AutoblogGreen‘s Sam Abuelsamid earns a tip of the blogger’s hat today for making sense of a fascinating nugget in a Times of London piece on the Nissan Leaf. The revelation by Nissan EV honcho Andy Palmer to the British paper that Leaf battery packs cost £6,000 (about $9k) to produce could have been missed, buried as it was near the bottom of the story. Not only did Abuelsamid catch it, he calculated that the Leaf’s 24 kWh lithium-ion battery costs break down to a staggeringly cheap $375 per kWh. How cheap is that, relatively speaking? Apparently cheap enough to send Li-ion startup A123 Systems’ stock to record lows according to the WSJ [sub]. More price-comparison context and some insight into how Nissan might have beaten those costs down after the jump.
Not convinced that Nissan’s claimed kWh price is really that big of a deal? Consider that just about six months ago, GM claimed that it could get lithium-ion prices down to $500/kWh by the Spring of 2011. In support of this claim, GM’s John Lauckner bragged that:
We’ve already seen significant reductions in the cost of batteries even since the start of the Volt program.
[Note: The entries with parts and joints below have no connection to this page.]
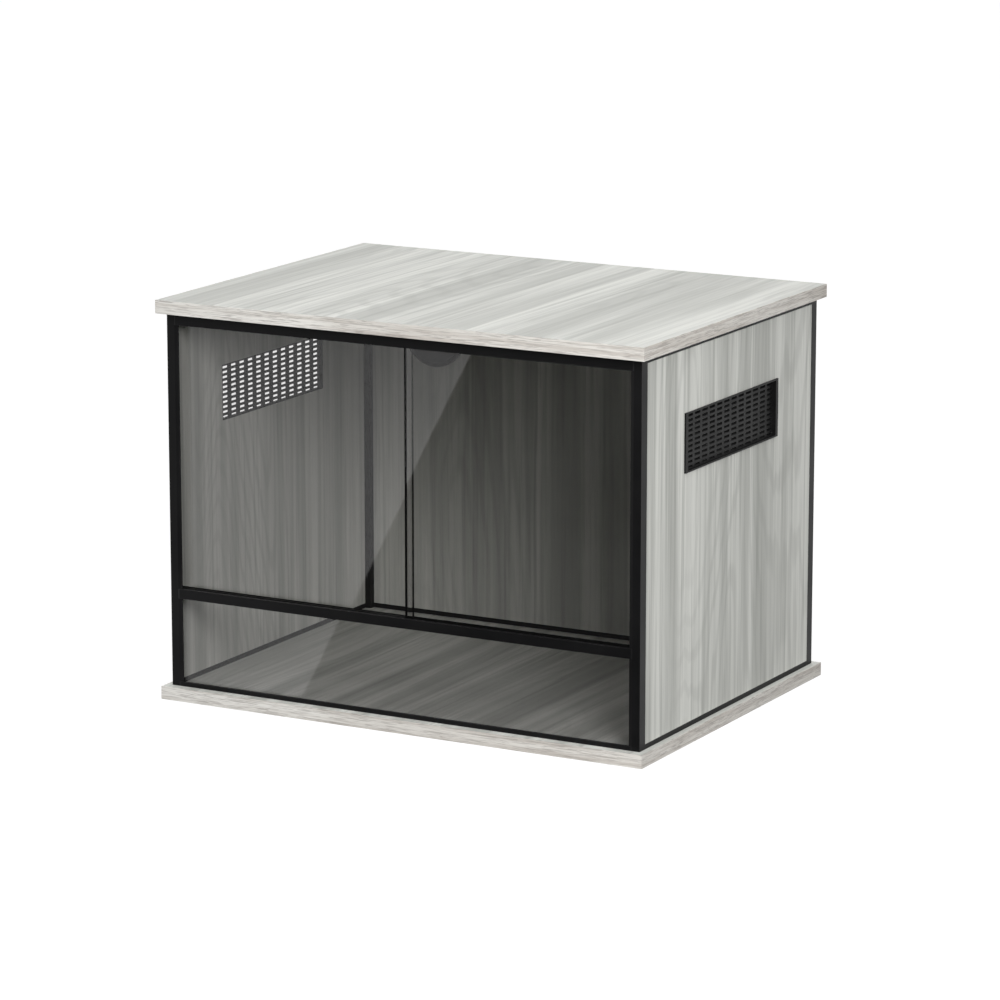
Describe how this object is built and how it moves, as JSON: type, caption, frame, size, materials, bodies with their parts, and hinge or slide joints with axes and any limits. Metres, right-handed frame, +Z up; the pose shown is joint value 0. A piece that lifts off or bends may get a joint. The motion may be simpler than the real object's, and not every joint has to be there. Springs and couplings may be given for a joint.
{
  "type": "terrarium cabinet",
  "caption": "Free-standing terrarium cabinet: wood-look boards and panels, slim black frame, sliding glass doors over a fixed pane, side vents and a capped cable port.",
  "frame": {"origin": "middle of the underside of the base board", "axes": "+X to the right seen from the front, -Y out through the glass doors, +Z up"},
  "size_m": [0.6, 0.45, 0.451],
  "materials": {
    "board_laminate": "light grey oak melamine on board, satin, grain from front to back",
    "edge_band": "light grey oak edge band, satin, fine streaks along the edge",
    "panel_laminate": "light grey oak melamine on thin board, satin, upright grain",
    "frame_black": "extruded aluminium with a satin black coating",
    "track_plastic": "extruded black plastic, fine satin",
    "vent_plastic": "moulded black plastic, fine satin",
    "seal_rubber": "matt black rubber",
    "smoked_glass": "clear polished glass with a grey smoke tint",
    "fastener_steel": "zinc-plated steel"
  },
  "bodies": {
    "cabinet": {"base_board": "board_laminate", "base_edge_bands": "edge_band", "top_board": "board_laminate", "top_edge_bands": "edge_band", "front_left_post": "frame_black", "front_right_post": "frame_black", "rear_left_post": "frame_black", "rear_right_post": "frame_black", "front_bottom_rail": "frame_black", "left_bottom_rail": "frame_black", "right_bottom_rail": "frame_black", "rear_bottom_rail": "frame_black", "front_top_rail": "frame_black", "left_top_rail": "frame_black", "right_top_rail": "frame_black", "rear_top_rail": "frame_black", "mid_rail": "frame_black", "upper_door_track": "track_plastic", "lower_door_track": "track_plastic", "left_panel": "panel_laminate", "right_panel": "panel_laminate", "back_panel": "panel_laminate", "lower_glass": "smoked_glass", "lower_glass_gaskets": "seal_rubber", "left_vent": "vent_plastic", "right_vent": "vent_plastic", "cable_port": "vent_plastic", "cable_port_cap": "vent_plastic", "base_screws": "fastener_steel", "top_pins": "fastener_steel"},
    "left_door": {"left_door_glass": "smoked_glass", "left_door_runner": "seal_rubber"},
    "right_door": {"right_door_glass": "smoked_glass", "right_door_runner": "seal_rubber", "right_door_seal": "seal_rubber"}
  },
  "joints": [
    {"name": "left_door_slide", "type": "slide", "parent": "cabinet", "child": "left_door", "axis": [1, 0, 0], "range_m": [0, 0.275]},
    {"name": "right_door_slide", "type": "slide", "parent": "cabinet", "child": "right_door", "axis": [1, 0, 0], "range_m": [-0.291, 0]}
  ]
}
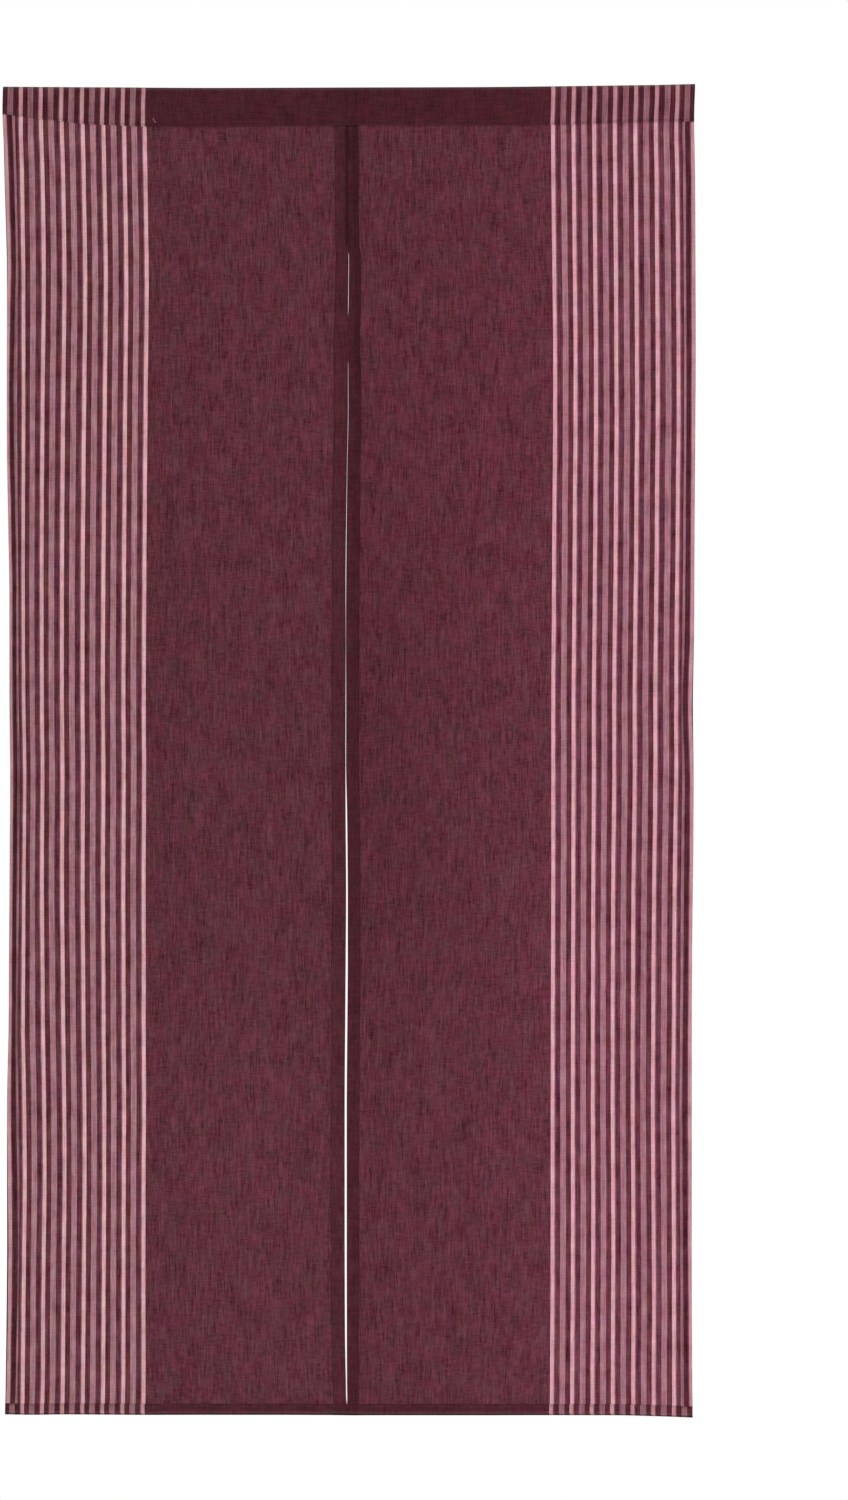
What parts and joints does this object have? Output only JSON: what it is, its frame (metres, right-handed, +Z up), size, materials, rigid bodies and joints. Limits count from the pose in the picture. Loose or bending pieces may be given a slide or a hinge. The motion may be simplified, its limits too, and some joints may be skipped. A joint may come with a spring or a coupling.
{
  "type": "noren curtain",
  "caption": "Split doorway curtain of two sewn cloth halves with a rod pocket along the top and striped sides, hanging in soft folds.",
  "frame": {"origin": "on the top edge, where the two halves meet", "axes": "+Z up along the curtain, +X to the right as seen from the side that the hems are turned to, which faces -Y"},
  "size_m": [0.8884, 0.0135, 1.7076],
  "materials": {
    "panel_cloth": "matt plain weave with fine slubs, wine red, with pink and mauve stripes along the outer sides",
    "heading_cloth": "the same cloth doubled, which looks darker"
  },
  "bodies": {
    "root": {"heading_left": "heading_cloth", "heading_right": "heading_cloth", "panel_left": "panel_cloth", "panel_right": "panel_cloth"}
  },
  "joints": []
}
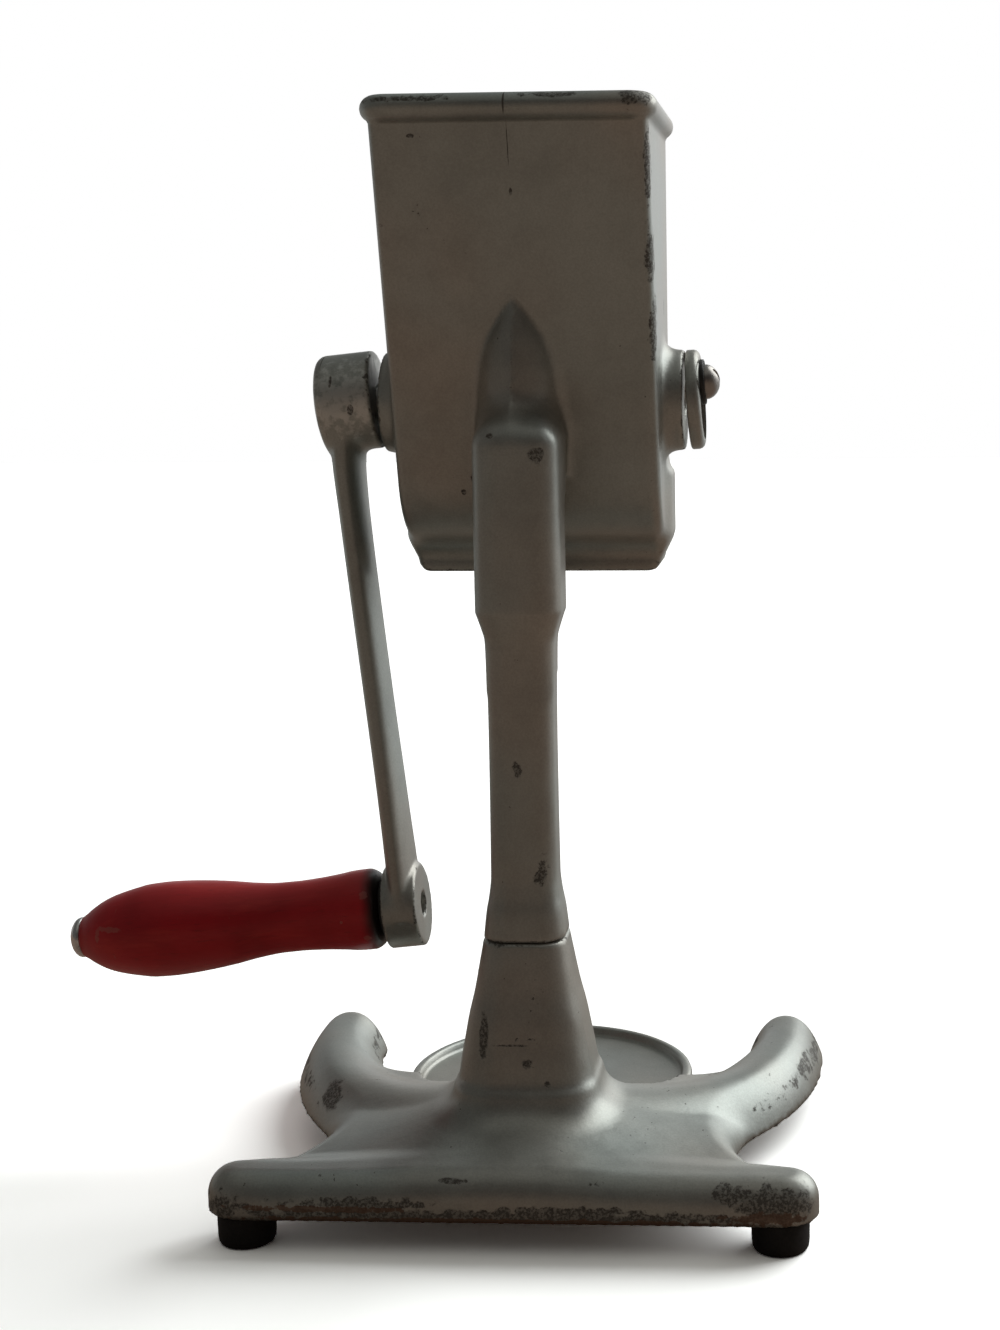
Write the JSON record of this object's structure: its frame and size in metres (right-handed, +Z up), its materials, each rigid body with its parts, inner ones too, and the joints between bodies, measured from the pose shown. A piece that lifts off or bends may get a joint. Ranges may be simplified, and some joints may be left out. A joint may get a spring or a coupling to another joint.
{
  "type": "hand crank ice crusher",
  "caption": "Upright cast metal ice crusher with a tapered hopper on a post, a side crank with a red grip, and a footed base with a round plate for a glass.",
  "frame": {"origin": "centre of the glass plate's upper face", "axes": "+Z up, +Y towards the front where the glass stands, +X towards the bearing cap; the crank is on the -X side"},
  "size_m": [0.2622, 0.163, 0.356],
  "materials": {
    "silver_casting": "silver-grey paint on sand-cast aluminium, worn at the edges",
    "cast_iron": "tinned casting, dulled",
    "steel": "plain steel",
    "black_steel": "blackened",
    "black_fibre": "pressed fibre",
    "bright_chrome": "plated",
    "red_wood": "glossy red lacquer on turned wood",
    "black_rubber": "moulded"
  },
  "bodies": {
    "stand": {"base_casting": "silver_casting", "body_casting": "silver_casting", "post_bolt": "steel", "post_bolt_washer": "steel", "breaker_comb": "cast_iron", "comb_screw_left": "steel", "comb_screw_right": "steel", "bearing_cap": "silver_casting", "lock_washer": "black_steel", "cap_screw": "steel", "thrust_washer": "black_fibre", "foot_rear_left": "black_rubber", "foot_rear_right": "black_rubber", "foot_front_left": "black_rubber", "foot_front_right": "black_rubber", "foot_screw_rear_left": "steel", "foot_screw_rear_right": "steel", "foot_screw_front_left": "steel", "foot_screw_front_right": "steel"},
    "crank": {"rotor_shaft": "steel", "rotor_drum": "cast_iron", "rotor_cross_pin": "steel", "pick_row_1": "steel", "pick_row_2": "steel", "pick_row_3": "steel", "pick_row_4": "steel", "pick_row_5": "steel", "pick_row_6": "steel", "crank_arm": "silver_casting", "crank_set_screw": "steel", "handle_bolt": "bright_chrome", "handle_washer": "steel"},
    "grip": {"handle_grip": "red_wood"}
  },
  "joints": [
    {"name": "crank_turn", "type": "hinge", "parent": "stand", "child": "crank", "pos_m": [0, -0.014, 0.2415], "axis": [1, 0, 0], "continuous": true},
    {"name": "grip_spin", "type": "hinge", "parent": "crank", "child": "grip", "pos_m": [-0.04456, -0.014, 0.06696], "axis": [0.9945, 0, 0.1045], "continuous": true}
  ]
}
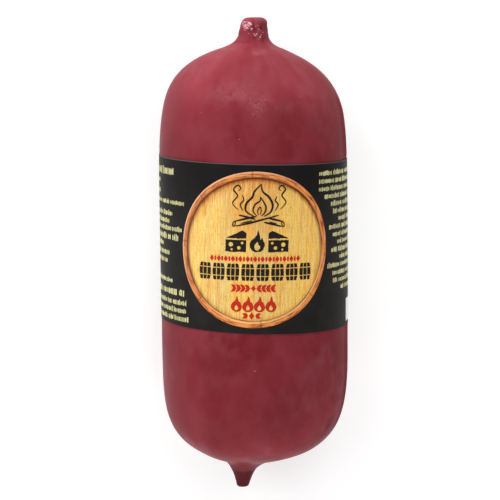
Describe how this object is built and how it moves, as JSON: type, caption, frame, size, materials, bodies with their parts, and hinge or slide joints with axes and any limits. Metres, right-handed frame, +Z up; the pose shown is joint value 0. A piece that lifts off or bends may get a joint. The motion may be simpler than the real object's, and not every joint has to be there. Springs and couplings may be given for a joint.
{
  "type": "smoked processed cheese",
  "caption": "Sausage-shaped loaf of smoked processed cheese in dark red wax, with a gathered stub at one end, a small tail at the other and a printed label wrapped round it.",
  "frame": {"origin": "under the middle of the loaf's bounding box, on the surface that it lies on", "axes": "+Z up, out of the printed side; +Y along the loaf towards its gathered stub; +X to the printed side's right"},
  "size_m": [0.0532, 0.1348, 0.0523],
  "materials": {
    "wax": "satin dark red cheese wax with a thin pale bloom",
    "label": "satin black printed paper"
  },
  "bodies": {
    "root": {"waxed_cheese": "wax", "label": "label"}
  },
  "joints": []
}
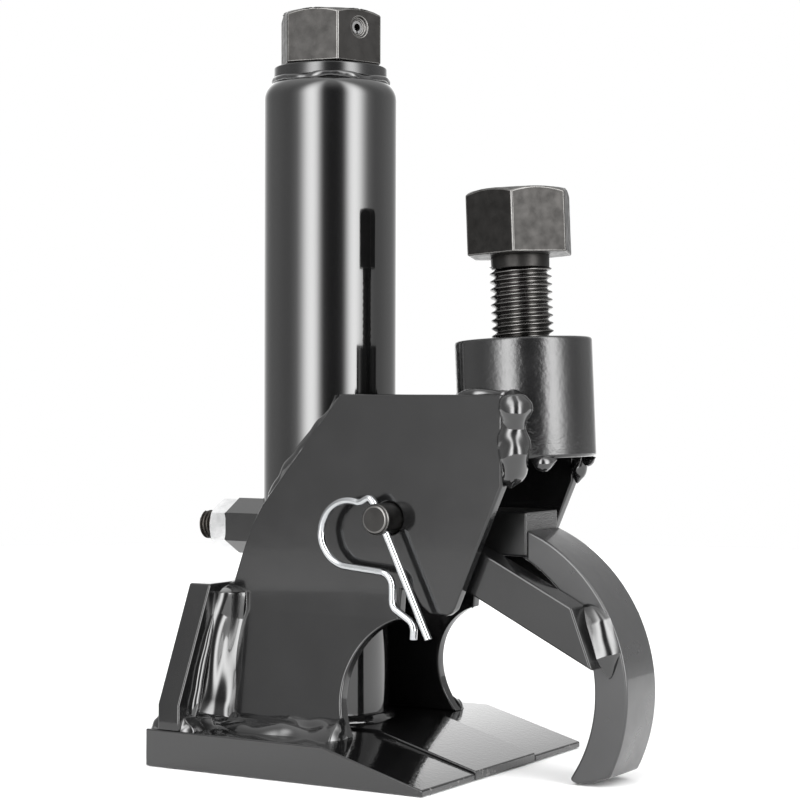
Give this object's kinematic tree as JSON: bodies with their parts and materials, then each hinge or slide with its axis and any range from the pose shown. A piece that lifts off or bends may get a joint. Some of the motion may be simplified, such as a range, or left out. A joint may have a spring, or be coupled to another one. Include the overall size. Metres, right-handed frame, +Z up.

At this point, we’re hundreds of dollars below the $1,000 a kwh benchmark
At the time, Ford said the cheapest Li-ion packs it could find were in the $700/kWh range, and these were manufactured exclusively in Asia. Even the hybrid king Toyota scoffed at GM’s prediction, with since-ousted VP Irv Miller laying on the sarcasm with a firehose:
I’ll buy all those batteries that anyone can provide me right now. Our numbers are about three or four times that, so maybe we’re missing something
So how has Nissan been able to drive so much cost out of such a crucial automotive component? For one thing, signs are pointing to a building oversupply of lithium-ion capacity. Earlier this year Deutsche Bank said it was already seeing large-volume bids of about $400/kWh for lithium-ion packs… although for all we know, they were talking about the Leaf. According to a study also published earlier this year by Roland Berger Strategy Consultants,
Planned investments [in lithium-ion battery production] will thus result in significant overcapacity between 2014 and 2017, especially in the US and in Japan. Given the announced investments, capacity in 2015 will already reach 200% of the demand projected for 2016. In addition, not all investments have been announced; as-yet unknown investments by key players will lead to further overcapacity, and national subsidies will stimulate even more investments.
Which means li-ion firms could be preemptively cutting costs in order to line up long-term business. Nissan and its battery partner NEC have had a joint venture to develop lithium-ion packs since 2007, so they may also have simply stolen a march on the competition. Moreover, Nissan’s efforts to build the Leaf and its battery packs have been heavily subsidized my several governments. Nissan has received $1.6b in Department of Energy retooling loans for US Leaf and battery production, while the UK battery assembly plant (which produces at the £6k price point) has received a $30m grant from the British government, and about $300m in financing from the European Investment Bank. If the automotive lithium-ion battery market is in fact headed for oversupply, these incentives will only drive prices down and companies like A123 out of business.
The final piece of this puzzle lies in the Leaf’s battery pack itself. As a pure EV, the Leaf will likely face less battery stress than a hybrid or extended-range EV like the Volt, since the battery won’t be fully discharged as often. Possibly because of this, Nissan has decided not to fit the Leaf with active thermal management, which almost certainly helped keep costs down. On the other hand, if Leafs have problems in the Southern California summer heat, those savings could come back to haunt Nissan.